The Court’s finding that a non-party witness had lied in evidence is notable. Even where it is easily inferred from cross examination or inconsistencies between a witness statement and contemporaneous documents, judges often given witnesses the benefit of the doubt, and rather than finding outright dishonesty may suggest that their memories had faded with time or that they had convinced themselves of the truth of their opinions’. Nicklin J had this to say about two particular witnesses for Mr Yaxley-Lennon:-
” …I have paused to consider why Charly Matthews and OTP would be willing to come to a High Court trial and lie for the Defendant. I cannot readily identify any explanation why they would be prepared to do so. Charly stated in evidence that she is in the first year of a law degree. Objectively, therefore, she has much to lose by giving false evidence in court proceedings. Ultimately, however, whilst identifying a motive or reason for giving false evidence can sometimes provide support for the conclusion that the evidence is untrue, it is not necessary to identify a reason. People can lie for reasons that make no sense; sometimes for no reason at all.
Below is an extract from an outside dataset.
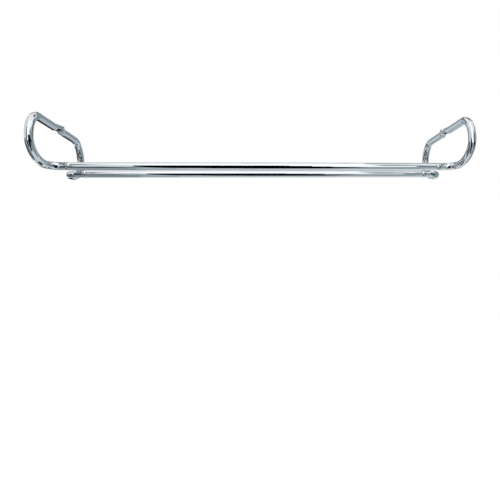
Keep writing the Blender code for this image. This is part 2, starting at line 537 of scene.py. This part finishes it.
class RACK_OT_bows(bpy.types.Operator):
    """Bend, press and drill the two end bows"""

    bl_idname = "rack.bows"
    bl_label = "End bows"

    def execute(self, context):
        chrome = wire_chrome()
        right = make_bow()
        left = copy_piece(right, "bow_left_wire")
        bpy.ops.transform.rotate(value=HALF_TURN, orient_axis="Z", center_override=(0, 0, 0))
        bpy.ops.object.transform_apply(location=True, rotation=True, scale=True)
        settle(left, "bow_left", chrome)
        settle(right, "bow_right", chrome)
        return {"FINISHED"}


# Butt welds

def make_weld():
    """The back right weld: a swollen seam, dressed down by hand, between rail and bow."""
    weld = start_wire("weld_back_right_seam", (RAIL_END_X, RAIL_Y, RAIL_Z))
    length = BOW_END_X - RAIL_END_X
    swell = WELD_RADIUS - WIRE_RADIUS
    girth_before = 1.0
    for index in range(1, WELD_STEPS + 1):
        draw_out(Vector((length / WELD_STEPS, 0, 0)))
        share = index / WELD_STEPS
        dressed = min(1, SEAM_CUT * math.sin(HALF_TURN * share) ** 2)
        girth = 1 + swell * dressed / WIRE_RADIUS
        wider = girth / girth_before
        place = (RAIL_END_X + length * share, RAIL_Y, RAIL_Z)
        bpy.ops.transform.resize(value=(1, wider, wider), center_override=place)
        girth_before = girth
    bpy.ops.object.mode_set(mode="OBJECT")
    finish_normals(weld)
    bpy.ops.object.shade_smooth_by_angle(angle=SHADE_ANGLE)
    route = [Vector((RAIL_END_X, RAIL_Y, RAIL_Z)), Vector((BOW_END_X, RAIL_Y, RAIL_Z))]
    note_wire_place(weld, route)
    return weld


class RACK_OT_welds(bpy.types.Operator):
    """Make the four butt welds between the rails and the bows"""

    bl_idname = "rack.welds"
    bl_label = "Butt welds"

    def execute(self, context):
        chrome = weld_chrome()
        first = make_weld()
        welds = {("back", "right"): first}
        for place, end in (("front", "right"), ("back", "left"), ("front", "left")):
            weld = copy_piece(first, f"weld_{place}_{end}_seam")
            shift_y = -2 * RAIL_Y if place == "front" else 0
            shift_x = -RAIL_END_X - BOW_END_X if end == "left" else 0
            bpy.ops.transform.translate(value=(shift_x, shift_y, 0))
            bpy.ops.object.transform_apply(location=True)
            welds[(place, end)] = weld
        for (place, end), weld in welds.items():
            settle(weld, f"weld_{place}_{end}", chrome)
        return {"FINISHED"}


# Material helpers

def add_node(tree, kind, **settings):
    """A node of one kind, with its own settings, and constants for its named inputs."""
    node = tree.nodes.new(kind)
    for key, value in settings.items():
        if key == "inputs":
            for name, constant in value.items():
                node.inputs[name].default_value = constant
        else:
            setattr(node, key, value)
    return node


def math_node(tree, operation, *values):
    """A maths node fed by sockets or numbers. Returns its output."""
    node = add_node(tree, "ShaderNodeMath", operation=operation)
    for socket, value in zip(node.inputs, values):
        if isinstance(value, bpy.types.NodeSocket):
            tree.links.new(value, socket)
        else:
            socket.default_value = value
    return node.outputs[0]


def add_shares(tree, start, shares):
    """A start value with a share of each mask added on. Returns its output."""
    total = start
    for mask, share in shares:
        total = math_node(tree, "MULTIPLY_ADD", mask, share, total)
    return total


def ramp_value(tree, value, low, high, to_low=0.0, to_high=1.0):
    """Value stretched from low..high to new ends, and held there. Returns its output."""
    node = add_node(tree, "ShaderNodeMapRange", interpolation_type="SMOOTHSTEP",
                    inputs={"From Min": low, "From Max": high,
                            "To Min": to_low, "To Max": to_high})
    tree.links.new(value, node.inputs["Value"])
    return node.outputs["Result"]


def mix_colour(tree, factor, first, second):
    """Two colours mixed by a mask. Each may be a socket or a colour. Returns a colour."""
    node = add_node(tree, "ShaderNodeMix", data_type="RGBA")
    tree.links.new(factor, node.inputs["Factor"])
    for label, value in (("A", first), ("B", second)):
        socket = next(s for s in node.inputs if s.name == label and s.type == "RGBA")
        if isinstance(value, bpy.types.NodeSocket):
            tree.links.new(value, socket)
        else:
            socket.default_value = (*value, 1)
    return next(s for s in node.outputs if s.type == "RGBA")


def new_group(name, inputs, outputs):
    """An empty shader node group with named sockets. Returns it with its two ends."""
    group = bpy.data.node_groups.new(name, "ShaderNodeTree")
    for label, kind, default in inputs:
        socket = group.interface.new_socket(label, in_out="INPUT", socket_type=kind)
        if default is not None:
            socket.default_value = default
    for label, kind in outputs:
        group.interface.new_socket(label, in_out="OUTPUT", socket_type=kind)
    return group, group.nodes.new("NodeGroupInput"), group.nodes.new("NodeGroupOutput")


def scaled_place(tree, place, along, around):
    """Place on the wire with its length and its girth scaled apart. Returns a vector."""
    node = add_node(tree, "ShaderNodeVectorMath", operation="MULTIPLY")
    tree.links.new(place, node.inputs[0])
    node.inputs[1].default_value = (along, around, around)
    return node.outputs["Vector"]


def wire_noise(tree, place, along, around, detail=2.0, roughness=0.5):
    """Soft noise on the wire, of this grain along and round it. Returns its value."""
    vector = scaled_place(tree, place, along, around)
    node = add_node(tree, "ShaderNodeTexNoise",
                    inputs={"Scale": 1.0, "Detail": detail, "Roughness": roughness})
    tree.links.new(vector, node.inputs["Vector"])
    return node.outputs["Fac"]


def add_bump(tree, height, distance, normal=None):
    """A bump from a height, over another normal where there is one. Returns a normal."""
    node = add_node(tree, "ShaderNodeBump", inputs={"Strength": 1.0, "Distance": distance})
    tree.links.new(height, node.inputs["Height"])
    if normal is not None:
        tree.links.new(normal, node.inputs["Normal"])
    return node.outputs["Normal"]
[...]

I am quite satisfied that the evidence of both Charly Matthews and OTP about the Hockey Stick Incident is false.”
It is quite possible that the lack of further comment on this subject in the judgment is a mercy bestowed on the young and impressionable witnesses in this matter, and is perhaps designed to avoid pouring fuel on the fire. Whether this is the end of the matter or not for these witnesses remains to be seen, but generally witnesses need to be aware that lying in evidence (i.e. deliberately giving false evidence) may give rise to proceedings for contempt of court and/or a prosecution for perjury – both of which can carry a prison sentence. This is on top of the reputational harm caused by such a finding, which may impact on an individual’s employability or cause issues if they work (or want to work) in a regulated profession.